Written request: Please repeat the records exactly from their first line, finishing at the line containing "and +Z is up." and including it.

Provided data:
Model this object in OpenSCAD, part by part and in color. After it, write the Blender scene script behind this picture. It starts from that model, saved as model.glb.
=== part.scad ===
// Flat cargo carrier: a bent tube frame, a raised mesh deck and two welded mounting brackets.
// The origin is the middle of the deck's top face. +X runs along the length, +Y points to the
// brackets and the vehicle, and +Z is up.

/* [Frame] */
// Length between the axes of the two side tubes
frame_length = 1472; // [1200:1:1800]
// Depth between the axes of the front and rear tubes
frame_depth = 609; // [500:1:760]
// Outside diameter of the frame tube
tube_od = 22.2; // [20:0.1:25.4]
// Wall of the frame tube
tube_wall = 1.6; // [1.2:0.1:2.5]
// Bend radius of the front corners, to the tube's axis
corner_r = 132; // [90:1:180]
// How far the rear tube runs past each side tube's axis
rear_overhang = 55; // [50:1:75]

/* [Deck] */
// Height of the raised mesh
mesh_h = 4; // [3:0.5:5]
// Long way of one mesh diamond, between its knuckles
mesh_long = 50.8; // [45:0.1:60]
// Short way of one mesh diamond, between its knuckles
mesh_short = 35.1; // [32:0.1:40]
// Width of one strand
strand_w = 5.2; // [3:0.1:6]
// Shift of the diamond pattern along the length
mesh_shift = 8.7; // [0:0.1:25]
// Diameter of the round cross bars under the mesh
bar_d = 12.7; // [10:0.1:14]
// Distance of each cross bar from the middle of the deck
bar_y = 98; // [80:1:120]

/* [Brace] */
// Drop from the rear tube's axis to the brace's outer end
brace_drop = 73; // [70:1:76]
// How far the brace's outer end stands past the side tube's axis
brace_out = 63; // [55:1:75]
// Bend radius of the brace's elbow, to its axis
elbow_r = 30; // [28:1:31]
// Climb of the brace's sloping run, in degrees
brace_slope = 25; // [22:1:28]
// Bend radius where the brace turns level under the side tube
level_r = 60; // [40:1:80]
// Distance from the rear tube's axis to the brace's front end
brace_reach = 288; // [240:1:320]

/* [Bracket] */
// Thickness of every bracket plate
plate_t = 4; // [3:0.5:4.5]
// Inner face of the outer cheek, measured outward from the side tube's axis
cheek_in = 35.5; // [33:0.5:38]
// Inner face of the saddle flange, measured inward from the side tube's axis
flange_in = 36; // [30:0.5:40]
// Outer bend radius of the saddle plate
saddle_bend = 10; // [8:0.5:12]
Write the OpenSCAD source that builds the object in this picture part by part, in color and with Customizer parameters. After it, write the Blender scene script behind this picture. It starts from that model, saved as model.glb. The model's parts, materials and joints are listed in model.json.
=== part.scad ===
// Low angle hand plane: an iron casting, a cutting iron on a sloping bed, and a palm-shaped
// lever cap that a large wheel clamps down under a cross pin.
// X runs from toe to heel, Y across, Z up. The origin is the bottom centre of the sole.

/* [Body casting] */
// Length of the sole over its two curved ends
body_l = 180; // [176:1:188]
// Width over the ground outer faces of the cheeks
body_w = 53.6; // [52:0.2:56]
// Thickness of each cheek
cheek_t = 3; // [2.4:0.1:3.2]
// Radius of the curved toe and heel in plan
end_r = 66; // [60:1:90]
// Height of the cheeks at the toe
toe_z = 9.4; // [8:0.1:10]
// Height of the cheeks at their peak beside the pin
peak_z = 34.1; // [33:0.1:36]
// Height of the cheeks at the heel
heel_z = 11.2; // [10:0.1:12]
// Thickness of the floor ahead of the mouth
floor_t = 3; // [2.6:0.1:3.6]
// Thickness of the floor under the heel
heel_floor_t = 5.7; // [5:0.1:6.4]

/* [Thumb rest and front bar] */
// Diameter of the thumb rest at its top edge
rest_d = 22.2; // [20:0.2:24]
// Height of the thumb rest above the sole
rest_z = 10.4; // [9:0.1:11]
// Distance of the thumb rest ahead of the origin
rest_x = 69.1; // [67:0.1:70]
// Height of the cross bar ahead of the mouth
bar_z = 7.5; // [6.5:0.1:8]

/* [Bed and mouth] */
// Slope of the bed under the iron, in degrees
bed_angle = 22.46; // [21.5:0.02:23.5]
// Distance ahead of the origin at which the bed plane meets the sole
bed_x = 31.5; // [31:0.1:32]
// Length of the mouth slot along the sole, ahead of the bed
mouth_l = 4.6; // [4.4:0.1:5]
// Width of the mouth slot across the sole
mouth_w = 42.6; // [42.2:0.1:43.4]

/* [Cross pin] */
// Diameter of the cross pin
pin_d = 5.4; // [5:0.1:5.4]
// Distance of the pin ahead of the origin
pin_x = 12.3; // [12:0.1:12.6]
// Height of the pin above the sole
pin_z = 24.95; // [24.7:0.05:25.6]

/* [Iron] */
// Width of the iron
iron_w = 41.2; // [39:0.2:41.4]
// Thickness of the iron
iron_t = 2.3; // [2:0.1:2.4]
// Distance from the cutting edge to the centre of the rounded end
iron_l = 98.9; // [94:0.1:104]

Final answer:
Model this object in OpenSCAD, part by part and in color. After it, write the Blender scene script behind this picture. It starts from that model, saved as model.glb.
=== part.scad ===
// Flat cargo carrier: a bent tube frame, a raised mesh deck and two welded mounting brackets.
// The origin is the middle of the deck's top face. +X runs along the length, +Y points to the
// brackets and the vehicle, and +Z is up.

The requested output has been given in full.